Speaker Nancy Pelosi (D-Calif.) marked the anniversary with a statement earlier this month blaming Senate Majority Leader Mitch McConnell (R-Ky.) for "refusing to allow the Senate to take this necessary vote."

She made little promise of future climate or environmental legislation but said that COVID-19 highlights the need "to tackle the issue of climate injustice and secure the long-term sustainability and well-being of all of our communities."

A few months ago, to climate advocates it looked as if 2021 might produce an opportunity for a big bill, like "CLEAN Future," dealing entirely with climate. Senate Minority Leader Chuck Schumer (D-N.Y.) even promised to pass such a bill first thing if he was to become majority leader.

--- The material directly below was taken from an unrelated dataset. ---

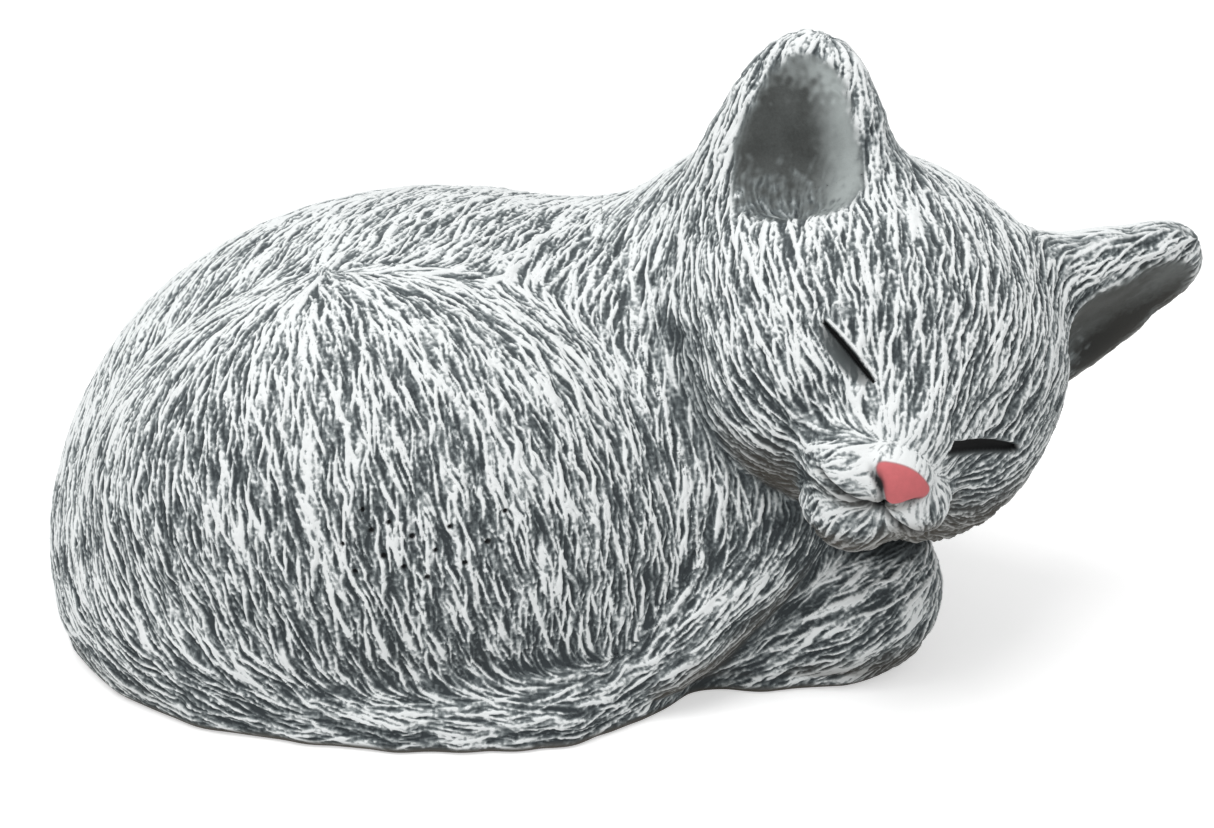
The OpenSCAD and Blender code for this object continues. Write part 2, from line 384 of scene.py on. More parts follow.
def in_threads(function, count):
    """Runs a function of a slice over count items on all threads and joins its results."""
    edges = np.linspace(0, count, THREADS * 8 + 1).astype(int)
    spans = [slice(a, b) for a, b in zip(edges[:-1], edges[1:])]
    with ThreadPoolExecutor(THREADS) as pool:
        return np.concatenate(list(pool.map(function, spans)), -1)


def sample(values, low, cell, p):
    """Trilinear lookup, at rows of points, of a grid of vectors (channels last)."""
    size = values.shape[:3]
    steps = (size[1] * size[2], size[2], 1)
    at = 0
    shares = []
    for k in range(3):
        last = REAL(size[k] - 1.001)       # just short of the last sample, which has no next
        q = np.clip((p[k] - REAL(low[k])) * REAL(1 / cell), 0, last)
        base = q.astype(np.int32)
        shares.append(q - base)
        at = at + base * steps[k]
    flat = values.reshape(-1, values.shape[3])
    total = 0
    for corner in range(8):
        weight = 1
        shift = 0
        for k in range(3):
            up = corner >> k & 1
            weight = weight * (shares[k] if up else 1 - shares[k])
            shift += up * steps[k]
        total = total + flat[at + shift] * weight[:, None]
    return total.T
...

Now, the hope come January is that Congress will be working on recovery legislation "that could have co-benefits for climate and clean energy," said Josh Freed, senior vice president for the climate and energy program at Third Way.

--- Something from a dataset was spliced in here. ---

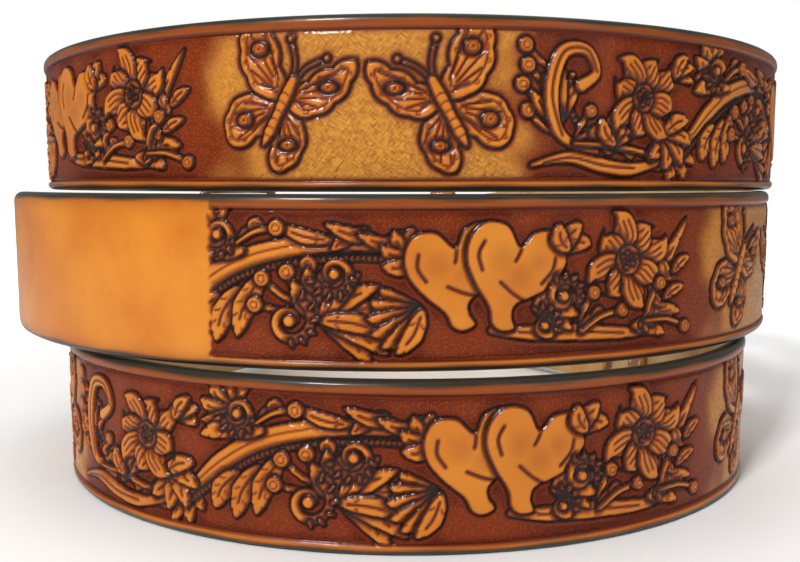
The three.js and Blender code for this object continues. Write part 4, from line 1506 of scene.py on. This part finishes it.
@dataclass
class Studio:
    """Floor, soft light and camera."""

    aside: float = -4.52
    distance: float = 347.7
    eye: float = 92.6
    pitch: float = 6.24
    focal: float = 40.5

    def camera(self) -> None:
        """Sets the camera in front, a little above the middle and looking slightly down."""
        data = bpy.data.cameras.new("camera")
        data.lens = self.focal
        data.sensor_width = 36.0
        data.clip_start = 0.01
        made = bpy.data.objects.new("camera", data)
        made.location = (self.aside * MM, -self.distance * MM, self.eye * MM)
        made.rotation_euler = (math.radians(90 - self.pitch), 0, 0)
        bpy.context.collection.objects.link(made)
        bpy.context.scene.camera = made

    def lamp(self, name: str, place: tuple, power: float, size: float) -> None:
        """Hangs one soft lamp that looks at the stack."""
        data = bpy.data.lights.new(name, "AREA")
        data.energy = power
        data.size = size
        made = bpy.data.objects.new(name, data)
        made.location = place
        aim = Vector((0, 0, 0.07)) - Vector(place)
        made.rotation_euler = aim.to_track_quat("-Z", "Y").to_euler()
        bpy.context.collection.objects.link(made)

    def world(self) -> None:
        """Fills with a soft even light and shows white behind the object."""
        world = bpy.data.worlds.new("studio")
        world.use_nodes = True
        tree = world.node_tree
        tree.nodes.clear()
        path = tree.nodes.new("ShaderNodeLightPath")
        seen = tree.nodes.new("ShaderNodeMath")
        seen.operation = "MAXIMUM"
        tree.links.new(path.outputs["Is Camera Ray"], seen.inputs[0])
        tree.links.new(path.outputs["Is Transmission Ray"], seen.inputs[1])
        fill, white = (tree.nodes.new("ShaderNodeBackground") for _ in range(2))
        fill.inputs["Color"].default_value = (1, 1, 1, 1)
        fill.inputs["Strength"].default_value = 0.26
        white.inputs["Strength"].default_value = 1.0
        white.inputs["Color"].default_value = (1, 1, 1, 1)
        mix = tree.nodes.new("ShaderNodeMixShader")
        out = tree.nodes.new("ShaderNodeOutputWorld")
        tree.links.new(seen.outputs[0], mix.inputs[0])
        tree.links.new(fill.outputs[0], mix.inputs[1])
        tree.links.new(white.outputs[0], mix.inputs[2])
        tree.links.new(mix.outputs[0], out.inputs["Surface"])
        bpy.context.scene.world = world

    def floor(self) -> None:
        """Lays a pale floor that the stack stands on."""
        size = 4000.0
        points = np.array([(-size, -size, 0), (size, -size, 0), (size, size, 0), (-size, size, 0)])
        mesh = bpy.data.meshes.new("floor")
        mesh.from_pydata((points * MM).tolist(), [], [(0, 1, 2, 3)])
        made = bpy.data.objects.new("floor", mesh)
        bpy.context.collection.objects.link(made)
        s = Shader("matt_white_paper")
        place = s.add("ShaderNodeTexCoord").outputs["Object"]
        cloud = s.add("ShaderNodeTexNoise", {"Vector": place, "Scale": 9.0})
        colour = s.mix(cloud.outputs[0], linear("#F7F6F4"), linear("#FBFAF8"))
        seen = s.add("ShaderNodeLightPath").outputs["Is Camera Ray"]
        away = s.add("ShaderNodeVectorMath", {0: place}, operation="LENGTH").outputs["Value"]
        glow = s.math("MULTIPLY", s.ramp(away, 0.17, 0.6), 1.1)
        glow = s.math("ADD", glow, s.math("MULTIPLY", s.ramp(away, 0.13, 0.17), 0.14))
        s.surface(Base_Color=colour, Roughness=0.9, Emission_Color=(1, 1, 1, 1))
        s.tree.links.new(s.math("MULTIPLY", seen, glow), s.principled.inputs["Emission Strength"])
        mesh.materials.append(s.material)

    def build(self) -> None:
        """Sets the whole studio."""
        self.camera()
        self.world()
        self.floor()
        self.lamp("key", (-0.42, -0.85, 0.85), 10.5, 0.2)
        self.lamp("fill", (0.75, -0.75, 0.35), 1.2, 0.6)
        self.lamp("top", (0.1, 0.1, 0.95), 1.2, 0.8)
        self.lamp("rear", (0.2, 1.0, 0.6), 3.4, 0.6)
        bpy.context.scene.view_settings.view_transform = "Standard"


def main() -> None:
    """Builds the studio and the three belts."""
    logging.basicConfig(level=logging.INFO, format="%(message)s")
    Studio().build()
    finishes = {
        "carved": CarvedLeather().build(),
        "flesh": PlainLeather("flesh_side_suede", "#D9BE93", "#B08A5A", 0.92, 0.5, 0.16).build(),
        "flap": PlainLeather("skived_natural_leather", "#CFA468", "#A97A42", 0.7, 0.6, 0.08).build(),
        "keeper": PlainLeather("burnished_loop_leather", "#C67A2A", "#7A4015", 0.42, 0.5, 0.07, 0.3).build(),
        "buckle": NickelPlate("nickel_plated_zinc_casting", "#C9C4B8", "#8E877A", 0.3).build(),
        "snap": NickelPlate("polished_nickel_on_brass", "#D6D1C6", "#A8A296", 0.2).build(),
        "thread": PlainLeather("waxed_linen_thread", "#E6DCC4", "#C9BB98", 0.6, 0.3, 0.05).build(),
    }
    carving = Carving().build()
    hoops = (
        Hoop("bottom", 113.7, 99.6, 163.6, 150.0, 86.1),
        Hoop("middle", 134.4, 124.4, 126.8, 208.4, 85.8, -20.2),
        Hoop("top", 139.9, 153.2, 84.0, 141.0, 237.2),
    )
    for hoop in hoops:
        Belt(hoop, carving, finishes).build()


if __name__ == "__main__":
    main()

"Policymaking for all of us when we started this year was in the context of a good economy and a bitter election, where the election results on its own would spell out what could be done next year," Freed said.

Committees and advocates alike were operating under the assumption that a climate bill would pass because Congress wanted to address climate change.

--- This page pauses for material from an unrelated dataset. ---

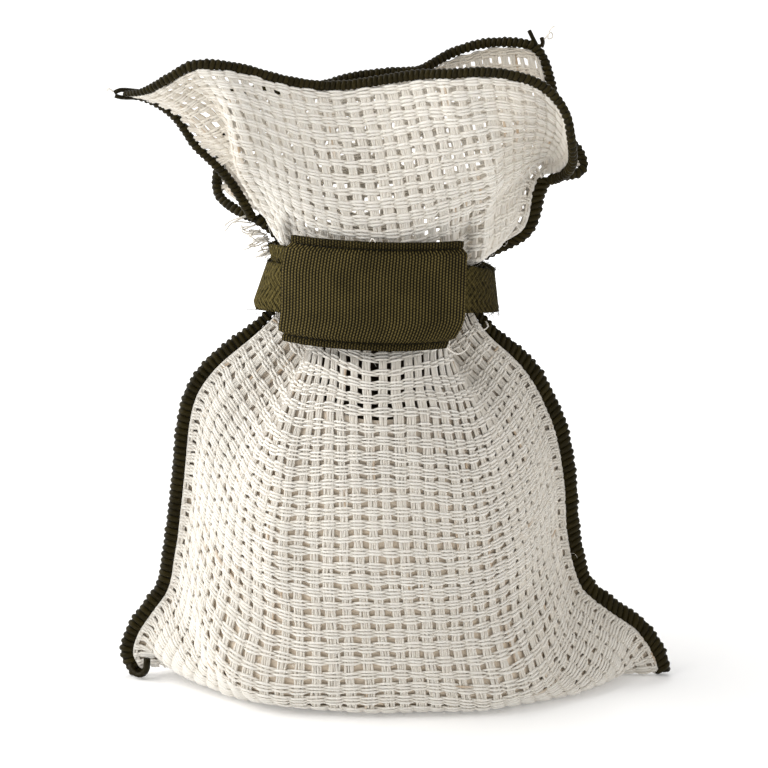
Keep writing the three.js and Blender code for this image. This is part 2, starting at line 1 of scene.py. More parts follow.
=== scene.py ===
import bmesh
import bpy
import math
import numpy as np
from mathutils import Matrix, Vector


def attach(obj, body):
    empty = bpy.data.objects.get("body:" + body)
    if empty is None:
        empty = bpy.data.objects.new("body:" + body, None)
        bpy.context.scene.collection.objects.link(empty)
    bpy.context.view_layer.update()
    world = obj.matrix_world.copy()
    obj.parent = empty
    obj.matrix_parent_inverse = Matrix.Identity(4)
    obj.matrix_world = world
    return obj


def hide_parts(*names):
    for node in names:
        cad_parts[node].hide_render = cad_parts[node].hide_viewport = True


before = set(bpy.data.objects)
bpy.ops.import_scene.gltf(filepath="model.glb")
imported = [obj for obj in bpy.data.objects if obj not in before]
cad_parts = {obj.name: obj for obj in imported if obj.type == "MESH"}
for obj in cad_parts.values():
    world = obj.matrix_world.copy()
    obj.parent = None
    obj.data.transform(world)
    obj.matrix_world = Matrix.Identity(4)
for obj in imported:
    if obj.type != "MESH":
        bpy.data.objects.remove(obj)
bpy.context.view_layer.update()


# The picture. The pouch stands on a pale floor, and a long lens sees its front from 0.6 m away and
# a little above. The pouch is measured in millimetres from the plane of its side seams, and the
# frame's origin is the middle of its footprint.
MM = 0.001
FOOTPRINT_MIDDLE = np.array((1.15, -1.48, 0.0))

DISTANCE = 0.6
ELEVATION = math.radians(12)
AIM = Vector((-0.00335, 0.00148, 0.0826))
HALF_FIELD = 0.1037


def add_object(name, data):
    made = bpy.data.objects.new(name, data)
    bpy.context.scene.collection.objects.link(made)
    return made


camera_data = bpy.data.cameras.new("camera")
camera_data.lens = camera_data.sensor_width / 2 * DISTANCE / HALF_FIELD
camera = add_object("camera", camera_data)
camera.location = AIM + DISTANCE * Vector((0, -math.cos(ELEVATION), math.sin(ELEVATION)))
camera.rotation_euler = (math.pi / 2 - ELEVATION, 0, 0)
bpy.context.scene.camera = camera


# The studio: a wide white floor that glows a little, and more far behind, one large soft lamp well
# round on the left, a weak one on the right, one high behind, and soft white light from all round.
FLOOR_RADIUS = 9
FLOOR_COLOUR = (0.9, 0.9, 0.9, 1)
FLOOR_GLOW = (0.18, 0.18, 0.18, 1)
FAR_GLOW = (0.8, 0.8, 0.8, 1)
GLOW_FROM, GLOW_FULL = 0.25, 0.8
ALL_ROUND = 0.42
LAMPS = (
    # name, place in metres, size in metres, power in watts, colour
    ("key_lamp", (-1.1, -0.12, 0.75), 1.5, 24, (1.0, 0.985, 0.96)),
    ("fill_lamp", (1.1, -0.5, 0.5), 0.9, 3.6, (1.0, 0.96, 0.91)),
    ("back_lamp", (0.1, 0.7, 1.0), 0.6, 4, (1.0, 1.0, 1.0)),
)

floor_mesh = bpy.data.meshes.new("floor")
shape = bmesh.new()
bmesh.ops.create_circle(shape, cap_ends=True, segments=64, radius=FLOOR_RADIUS)
shape.to_mesh(floor_mesh)
shape.free()
floor = add_object("floor", floor_mesh)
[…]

"The COVID crisis and the depression have transformed that," Freed said.

And nearly every section of the advocacy world is trying to take advantage in anticipation of a process that could look much like the 2009 stimulus, often hailed as the biggest ever clean energy bill.

When Ceres, the nonprofit advocacy group, brought in more than 300 companies for a climate change lobby day earlier this week, their focus was on promoting sustainability in the congressional economic recovery (E&E Daily, May 13).

At a similar event last year, their push was centered almost entirely on carbon pricing. Advocacy and environmental groups are churning out policy recommendations.

The Progressive Policy Institute, for instance, floated ideas for a recovery focused on clean manufacturing in a report released yesterday.

It makes various recommendations for research and development for clean energy and clean infrastructure, and it argues that renewables are an even more appealing investment amid crashing oil prices.

Therein lies a potential political advantage for Democrats, argued Paul Bledsoe, a former Clinton White House climate aide who is now a strategic adviser at PPI.

If Republicans continue to waiver on further stimulus packages, Biden could make a strong argument on the campaign trail for a major infrastructure bill and clean energy as a job creator that has climate co-benefits, said Bledsoe, who authored the report.

Oil and gas, after all, aren’t the only parts of the energy sector with a foothold in swing states.

"If Republicans want to prevent investment in clean energy manufacturing, they’re going to lose on the issue this fall because this is a job creator in swing states, where manufacturing was cratering in 2019, long before the corona onset," Bledsoe said, citing states like Michigan and Ohio.

Plus, he added, "you can talk about this agenda without mentioning climate at all."